Wilcox (Ngāti Rakaipaaka, Rongomaiwahine, Ngāti Kahungunu ki Wairoa and Pākeha) also co-leads Vision Matauranga, which shares the aim of unlocking the science and innovation potential of Māori knowledge, resources and people.
He has long championed science and Māori working together to the benefit of both. In 2001 he started the Te Arotūruki initiative, which developed processes for scientists to engage with Māori communities regarding controversial technologies, and has been involved in multiple projects including the Mata Ira: He Tangata Kei Tua project, which developed ethically-informed guidelines for medical genomics.
“Genomics Aotearoa has a lot of Māori-specific work going on,” says Wilcox. “The main themes of health, the environment and the primary sector all have Māori components because Te Ao Māori – the Māori world – has major interests in each of these areas.
“Some of the research and resources being developed focus on Māori-specific outcomes including hauora – Māori health and social well-being – and tiakitanga – the principle of environmental sustainability – from genomics research on indigenous biota.
“For many reasons it's important to have Māori participating in the research, governing some of the research and benefiting from some of the research.
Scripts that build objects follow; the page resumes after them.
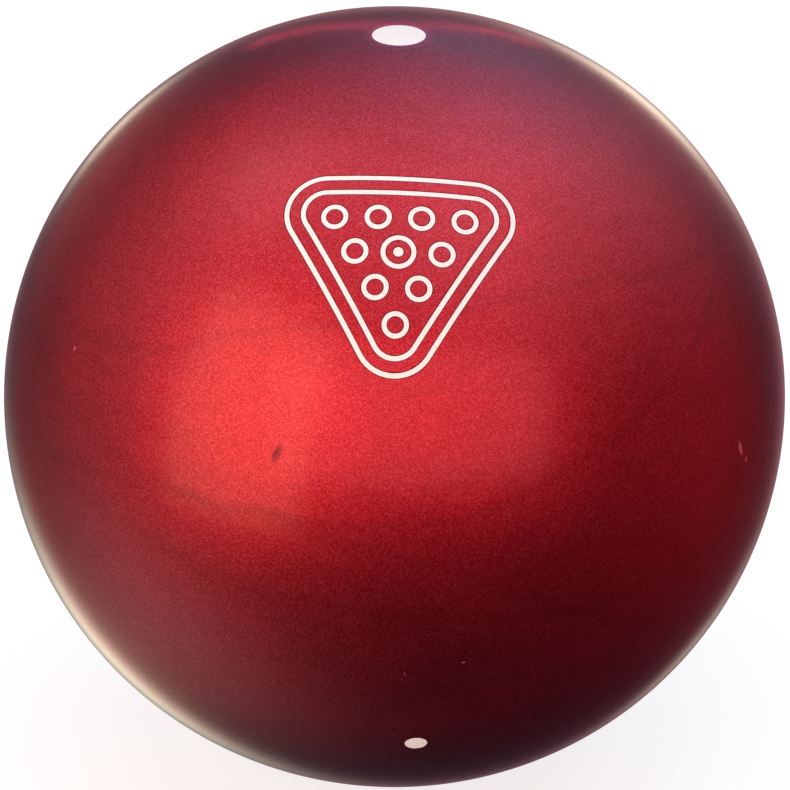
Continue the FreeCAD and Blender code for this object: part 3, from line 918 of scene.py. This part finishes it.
def make_lamps(lamps, mirrored):
    """Area lamps that face the ball. Their strength is their brightness, whatever their size."""
    for name, azimuth, elevation, turn, width, height, strength, tint in lamps:
        light = bpy.data.lights.new(name, "AREA")
        light.shape = "RECTANGLE"
        light.size, light.size_y = width, height
        light.energy = strength * math.pi * width * height
        light.color = tint
        lamp = bpy.data.objects.new(name, light)
        lamp.visible_camera = False
        lamp.visible_glossy = mirrored
        back = towards(azimuth, elevation)
        lamp.location = LAMP_DISTANCE * back
        turned = Matrix.Rotation(math.radians(turn), 3, "Z").to_quaternion()
        lamp.rotation_euler = (back.to_track_quat("Z", "Y") @ turned).to_euler()
        bpy.context.scene.collection.objects.link(lamp)


def make_world():
    """Soft glows in the directions of the studio's bright parts. The camera sees a plain backdrop."""
    world = bpy.data.worlds.new("studio")
    world.use_nodes = True
    box = Nodes(world.node_tree)
    direction = box.add("TexCoord").outputs["Generated"]
    light = box.add("CombineXYZ", dict(zip("XYZ", AMBIENT))).outputs["Vector"]
    for _, azimuth, elevation, half_angle, strength, tint in GLOWS:
        facing = box.vector("DOT_PRODUCT", direction, towards(azimuth, elevation), "Value")
        fall = 1 / (1 - math.cos(math.radians(half_angle)))
        share = box.math("EXPONENT", box.math("MULTIPLY", box.math("SUBTRACT", facing, 1.0), fall))
        shares = box.add("CombineXYZ", {axis: share for axis in "XYZ"}).outputs["Vector"]
        light = box.vector("ADD", light, box.vector("MULTIPLY", shares, strength * Vector(tint)))
    seen = box.add("LightPath").outputs["Is Camera Ray"]
    shown = box.mix(seen, light, colour(*BACKDROP))
    box.fill(world.node_tree.nodes["Background"], {"Color": shown})
    bpy.context.scene.world = world


def make_camera():
    """A camera in front of the ball, looking down at it."""
    camera = bpy.data.cameras.new("camera")
    camera.lens = camera.sensor_width / 2 / CAMERA_HALF_VIEW
    holder = bpy.data.objects.new("camera", camera)
    back = towards(CAMERA_AZIMUTH, CAMERA_ELEVATION)
    roll = Matrix.Rotation(math.radians(CAMERA_ROLL), 3, "Z").to_quaternion()
    turn = back.to_track_quat("Z", "Y") @ roll
    aim = turn @ Vector((AIM_RIGHT, AIM_UP, 0))
    holder.location = CAMERA_DISTANCE * back + aim
    holder.rotation_mode = "QUATERNION"
    holder.rotation_quaternion = turn
    bpy.context.scene.collection.objects.link(holder)
    bpy.context.scene.camera = holder


make_camera()
make_world()
make_floor()
make_lamps(LAMPS, mirrored=True)
make_lamps(FILLS, mirrored=False)
make_ball()

bpy.context.scene.view_settings.view_transform = "Standard"
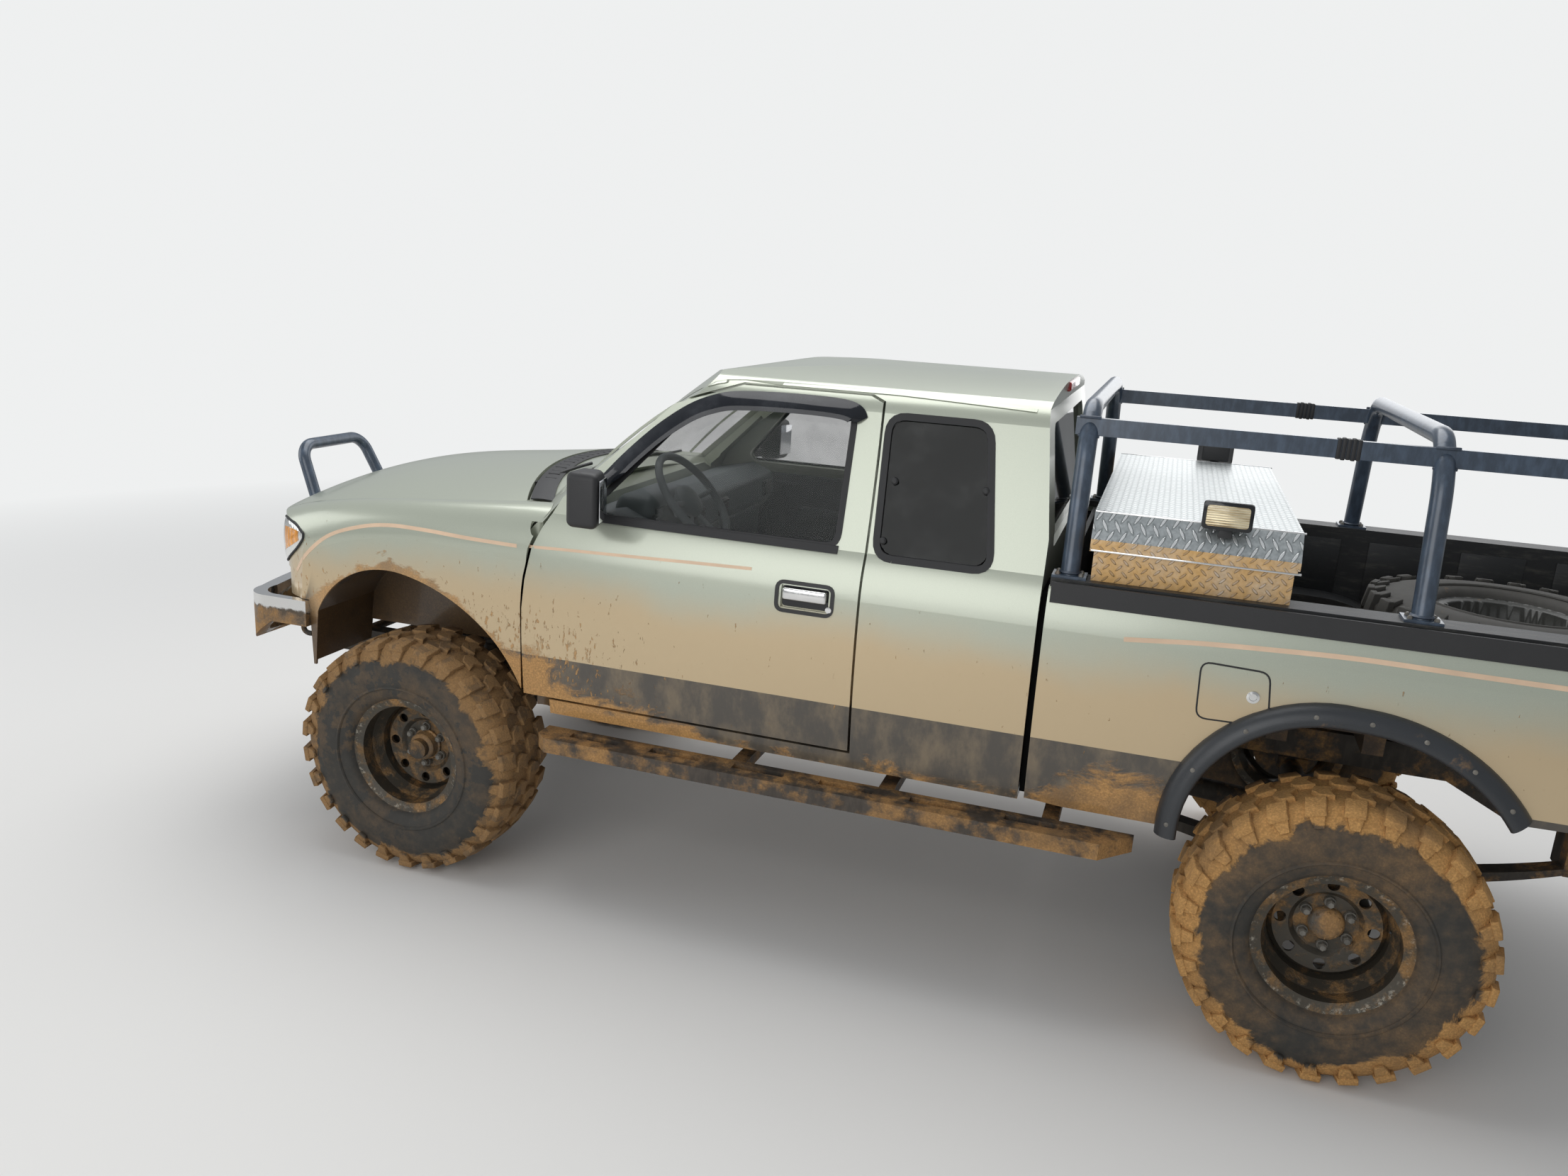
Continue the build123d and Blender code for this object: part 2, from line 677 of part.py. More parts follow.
def make_tailgate():
    x0 = bed_rear_x + 6
    x1 = x0 + tailgate_thickness
    gate = block(x0, x1, -708, 708, tailgate_bottom_z, bed_rail_z + 20)
    recess = block(x1 - 14, x1 + 10, -560, 560, 985, 1235)
    handle = block(x1 - 12, x1 - 2, -110, 110, 1262, 1320)
    gate = gate - recess - block(x1 - 12, x1 + 5, -120, 120, 1256, 1326)
    for side in (-1, 1):
        gate = gate - across(tailgate_hinge_x, tailgate_hinge_z, 7 + seat_gap, side * 690, side * 730)
    return gate + handle


def make_rear():
    nodes = {}
    lamps = []
    for side in (-1, 1):
        lamp = block(bed_rear_x + 63.3, bed_rear_x + 79, side * 724, side * 822, 985, 1300)
        lamps.append(lamp)
    nodes["tail_lamps"] = lamps[0] + lamps[1]
    x0 = rear_axle_x + 1100
    x1 = rear_axle_x + rear_reach
    bar = along_z(polygon([(x0, -790), (x1 - 50, -790), (x1, -620), (x1, 620), (x1 - 50, 790), (x0, 790)]), 690, 850)
    bar = bar - block(x0 - 5, x1 - 14, -760, 760, 680, 836)
    step = block(x0 + 20, x1 + 5, -190, 190, 812, 870)
    bar = bar - step + block(x0 + 10, x1 - 6, -200, 200, 798, 812)
    bar = bar - upright(x0 + 72, 0, 13, 700, 900)
    for side in (-1, 1):
        bar = bar + block(frame_rear_x + seat_gap, x1 - 10, side * (rail_y - 30), side * (rail_y + 30), 730, 790)
    nodes["rear_bumper"] = bar
    return nodes


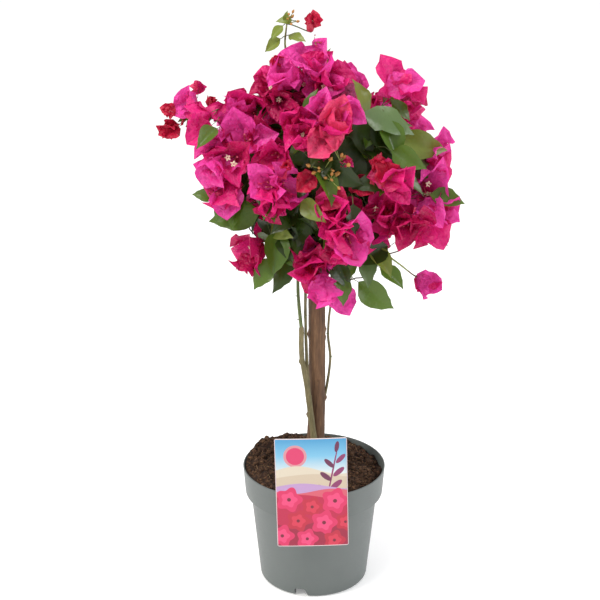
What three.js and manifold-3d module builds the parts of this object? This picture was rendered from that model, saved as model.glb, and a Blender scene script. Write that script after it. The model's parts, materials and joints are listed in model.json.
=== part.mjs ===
// A bougainvillea grown as a small standard tree in a round nursery pot, with a card label hooked on the rim.
// Millimetres, +Z up. The origin is the centre of the pot's underside, and the label faces -Y.
import * as THREE from "three";
import { mergeVertices } from "three/addons/utils/BufferGeometryUtils.js";
import Module from "manifold-3d";

const wasm = await Module();
wasm.setup();

// ---- driving dimensions ----
const CLEARANCE = 0.3; // between pieces that touch on the real plant

const POT = {
  rimRadius: 85,
  height: 145,
  wall: 1.6,
  collarHeight: 34,
  collarRadius: 82.4, // at the collar's lower edge
  stepDrop: 3,
  bodyTopRadius: 75.8,
  bodyFootRadius: 65,
  cornerRadius: 4,
  sides: 40,
};
const FOOT = {
  padRadius: 38, // the flat disc that stands on the ground
  slopeRun: 3,
  channelHeight: 10.5,
  ringInnerRadius: 57,
  floor: 2,
  notchWidth: 18,
  notchHeight: 9.8,
  notches: 3,
  firstNotch: -103, // degrees, counted from +X
  holeRadius: 4,
  holes: 6,
  holeCircle: 48.5,
};
const SOIL = {
  level: 139,
  heap: 8, // extra height towards the heaped side
  heapSide: 135, // degrees, counted from +X
  lumps: 1.6,
  rings: 5,
};
const TRUNK = {
  line: [[-1, 0, 136], [1, 0, 166], [3, 0, 212], [3, 0, 290], [2.2, 0, 424]],
  radius: 10.3,
  taper: 0.5,
  flare: 3.8, // added to the radius at the foot
  flareHeight: 72,
  sides: 12,
};
const CARD = {
  width: 82.5,
  height: 134,
  thickness: 0.8,
  cornerRadius: 3,
  top: 217.5,
  x: -5,
  lean: 3, // degrees, its top towards the plant
  turn: 1.5, // degrees, its top towards -X
};
const HOOK = { width: 14, thickness: 1, bridge: 1.4, reach: 30 };

// Each mass: name, centre, radii, unevenness and how finely it is faceted.
const MASSES = [
  ["bracts_crown_top", [4, -8, 620], [31, 28, 33], 0.1, 2],
  ["bracts_top_left", [-40, -14, 605], [30, 28, 27], 0.1, 2],
  ["bracts_left_shoulder", [-79, -8, 580], [30, 30, 26], 0.1, 2],
  ["bracts_left_upper", [-88, -40, 541], [40, 36, 34], 0.12, 2],
  ["bracts_left_lower", [-100, -28, 489], [27, 32, 35], 0.12, 2],
  ["leaves_low_left", [-49, -28, 423], [25, 26, 42], 0.12, 2],
  ["bracts_low_left", [-77, -24, 417], [20, 18, 28], 0.08, 1],
  ["bracts_centre_left", [-44, -72, 508], [34, 34, 40], 0.12, 2],
  ["bracts_centre_upper", [4, -66, 576], [38, 34, 32], 0.12, 2],
  ["leaves_centre", [10, -68, 528], [36, 34, 30], 0.12, 2],
  ["leaves_upper_right", [71, -40, 570], [37, 34, 26], 0.12, 2],
  ["bracts_upper_right", [89, 0, 606], [28, 24, 31], 0.08, 2],
  ["leaves_right_upper", [125, -8, 534], [32, 32, 25], 0.12, 2],
  ["leaves_right_middle", [78, -66, 524], [38, 34, 30], 0.12, 2],
  ["bracts_right", [122, -24, 488], [36, 36, 40], 0.12, 2],
  ["bracts_right_low", [92, -52, 468], [40, 36, 32], 0.12, 2],
  ["bracts_centre_low", [30, -74, 476], [38, 36, 36], 0.12, 2],
  ["bracts_low_centre", [4, -48, 404], [32, 32, 44], 0.12, 2],
  ["leaves_low_right", [62, -20, 410], [36, 34, 38], 0.12, 2],
  ["leaves_low_tip", [67, -18, 369], [25, 20, 17], 0.08, 1],
  ["bracts_low_tip", [40, -20, 366], [15, 14, 20], 0.06, 1],
  ["bloom_low_right", [129, 0, 375], [18, 16, 16], 0.08, 1],
  ["spray_left", [-140, 0, 578], [33, 22, 34], 0.12, 2],
  ["spray_top", [-34, 0, 662], [19, 16, 25], 0.12, 1],
  ["buds_top", [-1, 0, 664], [11, 11, 24], 0.06, 1],
  ["leaves_far_right", [144, -4, 440], [19, 18, 22], 0.1, 1],
  ["foliage_core", [8, 0, 476], [94, 72, 97], 0.05, 2],
  ["bracts_back_top", [10, 46, 588], [56, 48, 38], 0.1, 2],
  ["bracts_back_left_high", [-62, 50, 546], [50, 50, 44], 0.1, 2],
  ["bracts_back_right_high", [82, 46, 548], [50, 50, 44], 0.1, 2],
  ["bracts_back_centre", [8, 90, 512], [54, 42, 52], 0.1, 2],
  ["bracts_back_left", [-72, 58, 466], [50, 50, 46], 0.1, 2],
  ["bracts_back_right", [84, 58, 468], [50, 50, 44], 0.1, 2],
  ["leaves_back_low", [8, 62, 420], [56, 44, 40], 0.1, 2],
];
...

We want to maximise positive outcomes for Māori communities from genomic sciences.”
Genomics Aotearoa director Peter Dearden agrees. “A lot of genomic research is going on overseas and will be solved overseas. But in New Zealand we have the opportunity to work towards the benefit of our unique fauna, unique environment, unique primary production industries and, particularly, our unique people.
“It's really important to us to achieve positive outcomes for Māori so that our work involves and enthuses them, and is of value to them across the board. We want to be seen as an example of how to work with an indigenous population with close links to the environment.”